Des planétésimaux dotés d’un noyau métallique et d’un manteau rocheux
La composition isotopique des différents éléments terrestres n’est cependant pas cohérente avec ces théories. Les isotopes d’un élément chimique possèdent par définition le même nombre d’électrons et de protons, mais un nombre différent de neutrons. Ceux qui possèdent moins de neutrons sont plus légers et s’échappent donc plus facilement. Or, comme le souligne Sossi, si un chauffage intense avait bel et bien vaporisé les éléments volatils, il devrait y avoir moins de ces isotopes légers sur Terre que dans les chondrites d’origine.
Pourtant, ces éléments conservent en réalité des rapports isotopiques similaires à ceux des chondrites. Sossi et ses collaborateurs ont donc recherché une autre voie de formation, correspondant davantage aux caractéristiques actuelles de notre planète. Ils ont notamment supposé que les corps qui se sont agglomérés pour former la Terre n’étaient pas des astéroïdes, mais des corps beaucoup plus gros : des planétésimaux. Ceux-ci sont également composés de roche et de métal, mais contrairement aux chondrites, ce sont de véritables « graines » de planètes.
En effet, les planétésimaux sont suffisamment gros et ont été suffisamment chauffés pour contenir un noyau métallique et un manteau rocheux. « De plus, les planétésimaux qui se sont formés dans différentes zones autour du jeune Soleil ou à des moments différents peuvent avoir des compositions chimiques très différentes », précise Sossi. Pour vérifier cette hypothèse, l’équipe a réalisé des simulations retraçant les collisions entre planétésimaux dans le système solaire primitif.
La Terre comme résultat le plus probable de ce modèle
Les chercheurs ont effectué des simulations à N corps, impliquant des milliers de planétésimaux. Ils ont modifié plusieurs variables, notamment le nombre de planétésimaux en jeu, selon le scénario du « Grand Tack » — une étape hypothétique survenue pendant les premiers millions d’années de la formation du système solaire. Ce scénario, qui décrit une double migration de Jupiter, permet notamment d’expliquer la petite taille de Mars : Jupiter se serait formée à 3,5 UA , puis aurait migré plus proche du Soleil, à 1,5 UA, avant d’inverser à nouveau sa trajectoire pour s’arrêter à 5,2 UA (son orbite actuelle).
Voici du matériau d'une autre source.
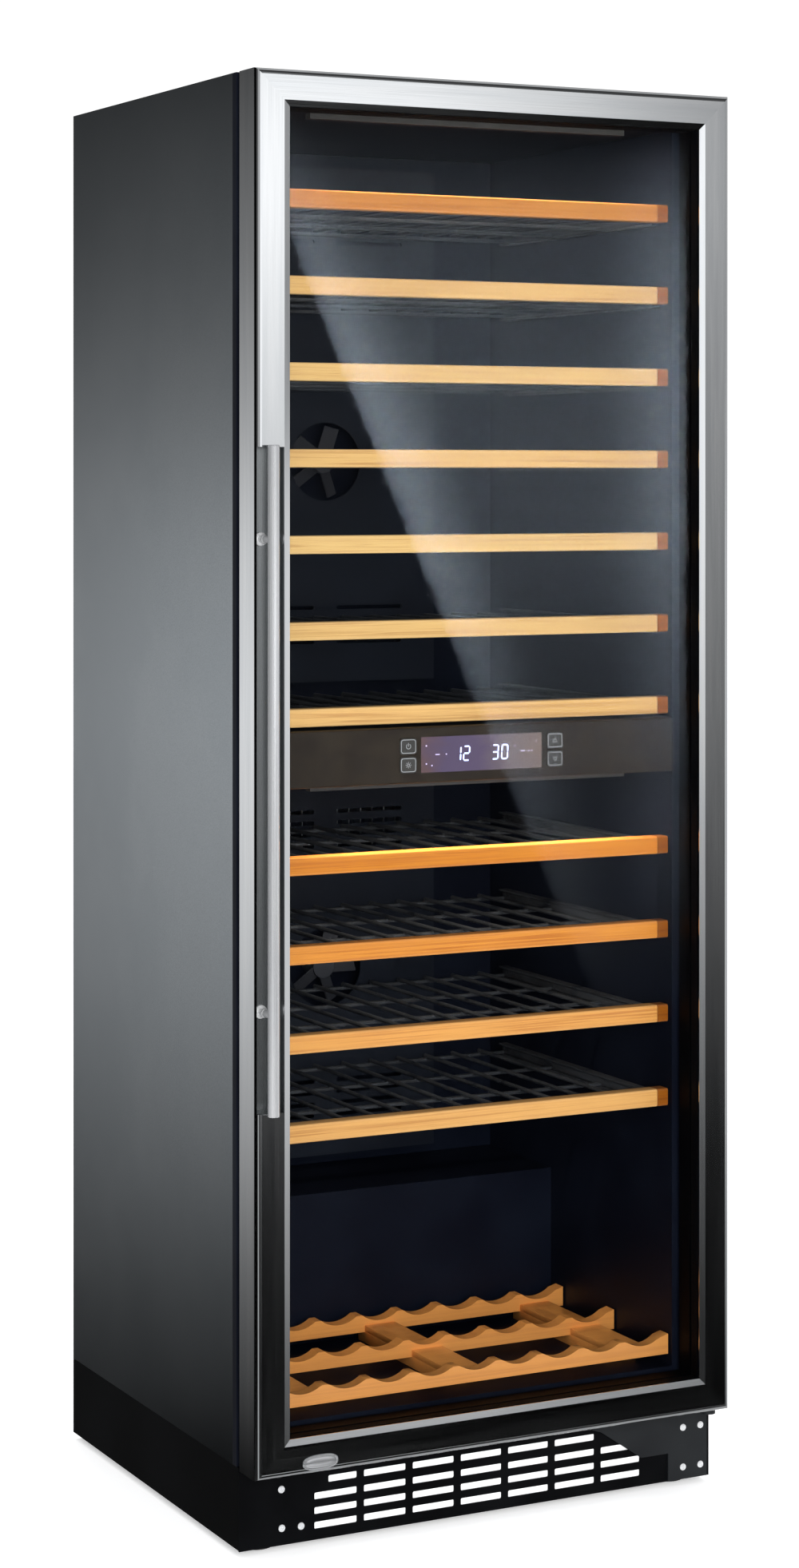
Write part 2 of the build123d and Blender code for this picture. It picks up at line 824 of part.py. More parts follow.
coil_rows = 9
coil_pitch = 26.0
coil_start = door_front + 95.0
coil_points = []
for k in range(coil_rows):
    ends = (-200, 200) if k % 2 == 0 else (200, -200)
    coil_points += [(x, coil_start + k * coil_pitch) for x in ends]
with BuildPart() as condenser_coil:
    with BuildLine(Plane.XY.offset(52)) as coil_path:
        FilletPolyline(*coil_points, radius=coil_pitch / 2 - 0.5)
    with BuildSketch(Plane(origin=coil_path.line @ 0, z_dir=coil_path.line % 0)):
        Circle(4)
    sweep()
    # two plates carry the tube
    for x in (-150, 150):
        slab(
            (x - 1, x + 1),
            (coil_start - 10, coil_start + (coil_rows - 1) * coil_pitch + 10),
            (8 + sheet, 70),
        )
save(condenser_coil.part, "condenser_coil")

with BuildPart() as drain_pan:
    pan_y = (door_front + 450, door_front + 520)
    slab((-180, -50), pan_y, (8 + sheet, 30))
    slab((-177, -53), (pan_y[0] + 3, pan_y[1] - 3), (12.5, 30), Mode.SUBTRACT)
save(drain_pan.part, "drain_pan")

with BuildPart() as power_inlet:
    with BuildSketch(front_view(rear)):
        with Locations((inlet_x, inlet_z)):
            Rectangle(*inlet_size)
    extrude(amount=22)
    with BuildSketch(front_view(rear)):
        with Locations((inlet_x, inlet_z)):
            Rectangle(27, 20)
    extrude(amount=18, mode=Mode.SUBTRACT)
    for x, z in ((-7, -2), (0, 3), (7, -2)):
        slab(
            (inlet_x + x - 1, inlet_x + x + 1),
            (rear - 18, rear - 9),
            (inlet_z + z - 2, inlet_z + z + 2),
        )
save(power_inlet.part, "power_inlet")
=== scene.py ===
import json
import math

import bmesh
import bpy
from mathutils import Matrix, Vector


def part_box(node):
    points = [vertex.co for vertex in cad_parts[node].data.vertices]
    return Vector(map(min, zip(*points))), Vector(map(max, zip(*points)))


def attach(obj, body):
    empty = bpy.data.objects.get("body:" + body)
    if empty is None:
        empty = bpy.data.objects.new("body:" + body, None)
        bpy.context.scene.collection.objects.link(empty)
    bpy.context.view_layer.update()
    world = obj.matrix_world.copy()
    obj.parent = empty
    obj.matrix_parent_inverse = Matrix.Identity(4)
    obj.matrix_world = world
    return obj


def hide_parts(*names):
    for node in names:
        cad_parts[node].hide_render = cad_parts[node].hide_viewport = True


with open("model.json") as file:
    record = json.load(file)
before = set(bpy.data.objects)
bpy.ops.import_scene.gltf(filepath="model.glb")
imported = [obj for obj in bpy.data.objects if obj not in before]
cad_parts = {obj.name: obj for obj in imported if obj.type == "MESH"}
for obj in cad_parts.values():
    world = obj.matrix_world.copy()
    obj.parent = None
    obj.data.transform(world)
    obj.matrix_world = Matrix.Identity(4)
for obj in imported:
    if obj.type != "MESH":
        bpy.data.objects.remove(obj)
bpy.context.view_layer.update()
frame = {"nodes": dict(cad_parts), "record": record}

# Looks for the wine cooler, in metres: +Z up, door facing -Y, floor at Z 0.
scene = bpy.context.scene
scene.view_settings.view_transform = "Standard"
MM = 0.001


# ------------------------------------------------------------ shader helpers
def add(tree, kind, settings=None, **inputs):
    """New shader node. Inputs are plain values or sockets to link."""
    node = tree.nodes.new("ShaderNode" + kind)
    for key, value in (settings or {}).items():
        setattr(node, key, value)
    for key, value in inputs.items():
        put(tree, node.inputs[key.replace("_", " ")], value)
    return node


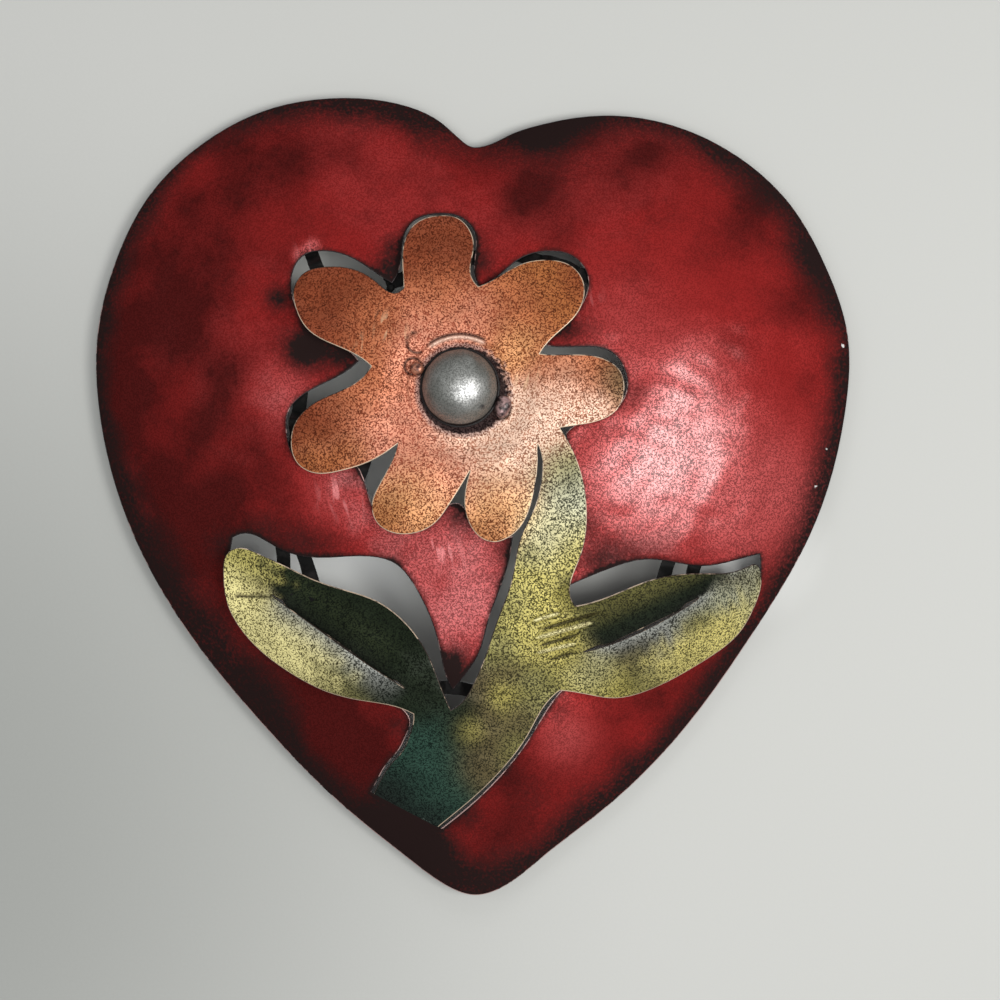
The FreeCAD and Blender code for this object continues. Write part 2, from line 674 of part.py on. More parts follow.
def build_centre_cap():
    """Hollow round cap, a spun bowl with its open side on the flower."""
    body = doc.addObject("PartDesign::Body", "CentreCap")
    sketch = body.newObject("Sketcher::SketchObject", "CapProfile")
    plane = [item for item in body.Origin.OriginFeatures if item.Role == "XY_Plane"][0]
    sketch.AttachmentSupport = [(plane, "")]
    sketch.MapMode = "FlatFace"
    ball = cap_sphere_radius()
    wall = size("cap_wall")
    centre = Vector(0, ball - size("cap_height"), 0)
    inner_rim = math.sqrt((ball - wall) ** 2 - centre.y ** 2)
    outer_turn = math.atan2(-centre.y, size("cap_radius"))
    inner_turn = math.atan2(-centre.y, inner_rim)
    down = -math.pi / 2
    normal = Vector(0, 0, 1)
    outer = sketch.addGeometry(
        Part.ArcOfCircle(Part.Circle(centre, normal, ball), down, outer_turn), False)
    inner = sketch.addGeometry(
        Part.ArcOfCircle(Part.Circle(centre, normal, ball - wall), down, inner_turn), False)
    rim = sketch.addGeometry(
        Part.LineSegment(Vector(size("cap_radius"), 0, 0), Vector(inner_rim, 0, 0)), False)
    top = sketch.addGeometry(
        Part.LineSegment(Vector(0, -size("cap_height"), 0),
                         Vector(0, wall - size("cap_height"), 0)), False)
    tie = Sketcher.Constraint
    sketch.addConstraint(tie("Coincident", outer, 2, rim, 1))
    sketch.addConstraint(tie("Coincident", inner, 2, rim, 2))
    sketch.addConstraint(tie("Coincident", outer, 1, top, 1))
    sketch.addConstraint(tie("Coincident", inner, 1, top, 2))
    sketch.addConstraint(tie("Coincident", outer, 3, inner, 3))
    sketch.addConstraint(tie("PointOnObject", outer, 3, -2))
    sketch.addConstraint(tie("PointOnObject", rim, 1, -1))
    sketch.addConstraint(tie("PointOnObject", rim, 2, -1))
    sketch.addConstraint(tie("PointOnObject", top, 1, -2))
    sketch.addConstraint(tie("PointOnObject", top, 2, -2))
    named = [("rim_radius", tie("DistanceX", -1, 1, rim, 1, size("cap_radius")), "cap_radius"),
             ("height", tie("DistanceY", top, 1, -1, 1, size("cap_height")), "cap_height"),
             ("wall", tie("DistanceY", top, 1, top, 2, wall), "cap_wall")]
    for name, constraint, alias in named:
        index = sketch.addConstraint(constraint)
        sketch.renameConstraint(index, name)
        sketch.setExpression("Constraints." + name, "Sizes." + alias)
    turned = body.newObject("PartDesign::Revolution", "CapTurned")
    turned.Profile = sketch
    turned.ReferenceAxis = (sketch, ["V_Axis"])
    turned.Angle = 360
    body.Placement = FreeCAD.Placement(cap_seat(), FreeCAD.Rotation())
    body.Label = "centre_cap"
    return body


def build_cap_tacks():
    """Two drops of weld at the cap's edge, flat on the flower and hollowed by the cap."""
    seat = cap_seat()
    made = []
    for name, turn in TACK_TURNS.items():
        away = size("cap_radius") + size("tack_radius") / 2
        place = seat + Vector(away * math.cos(math.radians(turn)), 0,
                              away * math.sin(math.radians(turn)))
        drop = doc.addObject("Part::Sphere", name + "_drop")
        drop.setExpression("Radius", "Sizes.tack_radius")
        drop.Placement = FreeCAD.Placement(place, FreeCAD.Rotation())
        clear = doc.addObject("Part::Sphere", name + "_clear")
        clear.Radius = cap_sphere_radius() + size("seat_gap")
        ball_middle = seat + Vector(0, cap_sphere_radius() - size("cap_height"), 0)
        clear.Placement = FreeCAD.Placement(ball_middle, FreeCAD.Rotation())
        under = doc.addObject("Part::Box", name + "_under")
        for side in ("Length", "Width", "Height"):
            under.setExpression(side, "4 * Sizes.tack_radius")
        reach = 2 * size("tack_radius")
        under.Placement = FreeCAD.Placement(place - Vector(reach, 0, reach), FreeCAD.Rotation())
        hollowed = boolean("Part::Cut", name + "_hollowed", drop, clear)
        tack = boolean("Part::Cut", name, hollowed, under)
        tack.Label = name
        made.append(tack)
    return made


def write_parts(pieces):
    doc.recompute()
    for item in doc.Objects:
        if "Invalid" in item.State or "Error" in item.State:
            raise RuntimeError(f"{item.Name} did not build: {item.State}")
    for piece in pieces:
        shape = piece.Shape
        if shape.isNull() or not shape.isValid() or not shape.Solids:
            raise RuntimeError(f"{piece.Label} has no sound solid")
    for piece in pieces:
        piece.Shape.exportStep(f"parts/{piece.Label}.step")
        print(piece.Label, len(piece.Shape.Solids), round(piece.Shape.Volume, 1))


def main():
    pieces = [build_heart_shell(), build_flower_spray(), build_centre_cap()]
    pieces += build_cap_tacks()
    pieces += build_straps()
    pieces.append(build_hanger_bar())
    write_parts(pieces)


main()
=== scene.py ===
import math

import bpy
import numpy as np
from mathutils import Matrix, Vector
from mathutils.geometry import delaunay_2d_cdt
from mathutils.kdtree import KDTree


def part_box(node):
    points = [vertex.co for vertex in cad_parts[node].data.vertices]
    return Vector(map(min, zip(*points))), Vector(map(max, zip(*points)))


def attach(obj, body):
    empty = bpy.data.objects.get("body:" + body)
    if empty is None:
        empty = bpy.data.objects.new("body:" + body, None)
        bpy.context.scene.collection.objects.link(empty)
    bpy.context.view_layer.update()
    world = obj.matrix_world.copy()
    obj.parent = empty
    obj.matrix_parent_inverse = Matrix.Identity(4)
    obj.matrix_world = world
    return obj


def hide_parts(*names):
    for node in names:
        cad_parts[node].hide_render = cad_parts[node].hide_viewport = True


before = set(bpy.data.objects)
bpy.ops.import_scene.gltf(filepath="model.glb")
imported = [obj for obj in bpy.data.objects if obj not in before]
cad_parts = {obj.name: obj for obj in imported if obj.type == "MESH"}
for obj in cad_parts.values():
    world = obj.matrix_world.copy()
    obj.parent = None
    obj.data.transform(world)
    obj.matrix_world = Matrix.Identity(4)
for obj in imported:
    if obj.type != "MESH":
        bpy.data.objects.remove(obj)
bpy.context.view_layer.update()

# A painted sheet-steel heart on a wall. Both sheets are rebuilt with rounded cut edges and a
# hand-worked surface inside the outlines of their CAD solids. Lengths here are millimetres
# until a mesh is made; across and up count from the crown of the heart's dome.
MM = 0.001
WIDTH = 284.0
HEIGHT = 300.0
GAUGE = 1.0
DOME_DEPTH = 30.0
RIM_SLOPE = 75.0
WALL_Y = 3.0
FRONT_Y = 2.5
FLOWER = (-0.017 * WIDTH, 0.096 * HEIGHT)
cap_low, cap_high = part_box("centre_cap")
CROWN = ((cap_low.x + cap_high.x) / 2 / MM - FLOWER[0],
         (cap_low.z + cap_high.z) / 2 / MM - FLOWER[1])

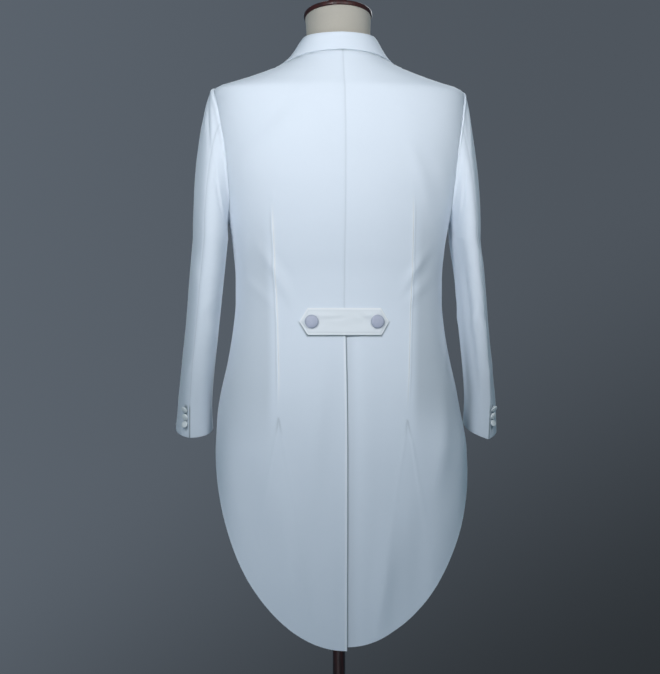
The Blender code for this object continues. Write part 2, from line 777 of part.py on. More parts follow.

Cette migration de Jupiter aurait tronqué le disque planétésimal à environ 1 UA, laissant moins de matière disponible pour la formation de Mars. En outre, en traversant deux fois la ceinture d’astéroïdes, la géante gazeuse aurait dispersé ces derniers un peu partout dans le système solaire — entraînant davantage de collisions qui ont sans doute contribué à la formation des planètes.
Les modèles utilisés par Sossi et ses collègues ont été conçus de manière à reproduire le système solaire interne que nous connaissons : Mercure, Vénus, la Terre et Mars. Les simulations montrent qu’un mélange diversifié de planétésimaux de différentes compositions chimiques pouvait effectivement reproduire la Terre telle qu’elle est aujourd’hui. La composition de la Terre est même le résultat statistiquement le plus probable de ces simulations, note l’équipe. « La composition de la Terre est reproduite lorsque les températures initiales des corps de taille planétésimale à embryonnaire sont fixées par des taux d’accrétion du disque de (1,08 ± 0,17) × 10-7 masses solaires par an », précisent les chercheurs.
Les données suggèrent que les planétésimaux se sont formés rapidement en l’espace d’un million d’années environ, ce qui est cohérent avec les âges radiométriques d’épuisement des éléments volatils de la Terre, ajoutent-ils. Cette découverte pourrait avoir des implications importantes : elle permet non seulement de mieux comprendre les différentes compositions des planètes de notre système solaire, mais aussi de prédire la composition des exoplanètes rocheuses d’autres systèmes.